Phase I. In the early days of the Quality Movement, consultants like Deming and later, Juran literally hold the reins in the Quality World. Most companies focused on improving their efficiency of the different production processes – an augmentation of the Therblig philosophy. Productivity indices trained on the output against the input factors. The route to ‘improvement’ was to ‘get more immediate product count’ from the shop floor on a day-to-day or hour to hour basis. Watch the waste, watch how workers use their hands / eyes / transport / etc, reduce processing steps etc.
The aim focus was doing the things right. Companies concentrated on getting their shop floor operations streamlined, define and standardise rules, watch and check activities against what is set out in procedure manuals. Create a detailed documentation and that will identify ’misaligned’ areas, make visible what is out of synch, and ’unnecessary extras’ are costs to be curtailed or better still stopped altogether. The ideal state was : a perpetual, faultless systems, with little interference from supervisor, and a team that can perform self-correcting. The motto : “Do what the procedure manual spells out, and do it to the letter!”
Phase II. The next phase of development was effectiveness. The big question was: Are we in the right business? Peter Drucker would have been one icon of this Quality era. His pursuit kept alive the all important management question : “Is the direction in line with customers’ changing demands? Is our management strategy better than a competitor’s? Are we enlarging our market, hitting the right trends? Are we meeting demand as demographics changes, as societal changes grow and develop?” His call for development of alignments caused many managers to look for the right directions. It boils down to “Are we doing the right thing?”. Meanwhile pioneer gurus also updated their Quality outlook and embedded the idea into what is now known as the Total Quality Management, and the management was recognised as the one who is to play a key role to drive the quality efforts as they are the best people to ensure alignment with corporate directions.
Whether you are Jack Welch or Donald Trump, you need to make sure that you choose the right business or right investment. Being right is as important as doing it right. Once you or your management team mastered the ability to pick winners from the pack, the efficiency can be iron out. Without a winning business, even if your company is efficient, it will eventually be too heavy to drive the production.
Phase III. Then comes the concept of Innovation. So what if the business is successful today. Will you be able to continue to be relevant tomorrow. But tomorrow is seldom predictable and there are many factors that will affect it. The best everyday example today is the handphone industry. When the first handphone came to us – everyone was impressed by the fact that one can even talk to another anywhere – wow it was wonderful to call our clients, friends, family, kins while on the move, say driving, on the buses, walking along corridors to the conference room. During the times of Motorola’s dominance, the handphones literally weigh 2 kg!

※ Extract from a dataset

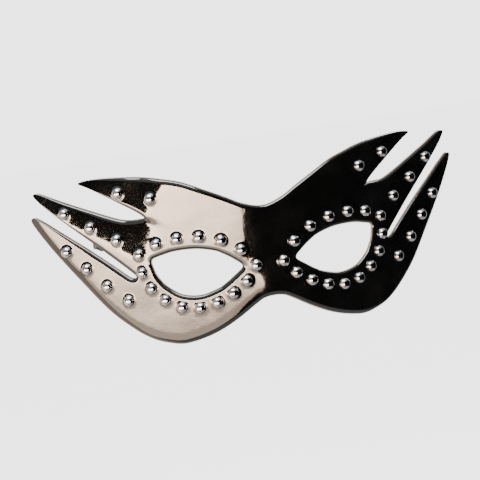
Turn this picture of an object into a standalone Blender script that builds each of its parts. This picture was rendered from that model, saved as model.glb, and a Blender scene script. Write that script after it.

Today, we are talking of smart phones, picture quality, sound, apps. The shift to adding more has given way to ‘adding more things which are useful’. It is not the creative ideas, but ideas which has value. This calls for the development of the ability to, not just doing the things right, or doing the right thing, but also being able to create and add value. While doing the thing right will ensure optimisation, doing the right things direct us towards effectiveness, innovation is really none of these! In fact innovation is contradiction to these mores.

Steve Jobs Created 'The New Value'..Imagine: Most people never even know the value of iPad, until it was launched!
Innovation is ‘allowing some mistakes in order to have new ideas’. Thus it follows that, in order get employees to be creative, the company must allow experimentation. Experimentation is really allowing errors. Thomas Edison knows it, he re-created the light bulb more than 170 errors before the lightbulb was created. And byt he way, the original successful light bulb could last for just 20 hours!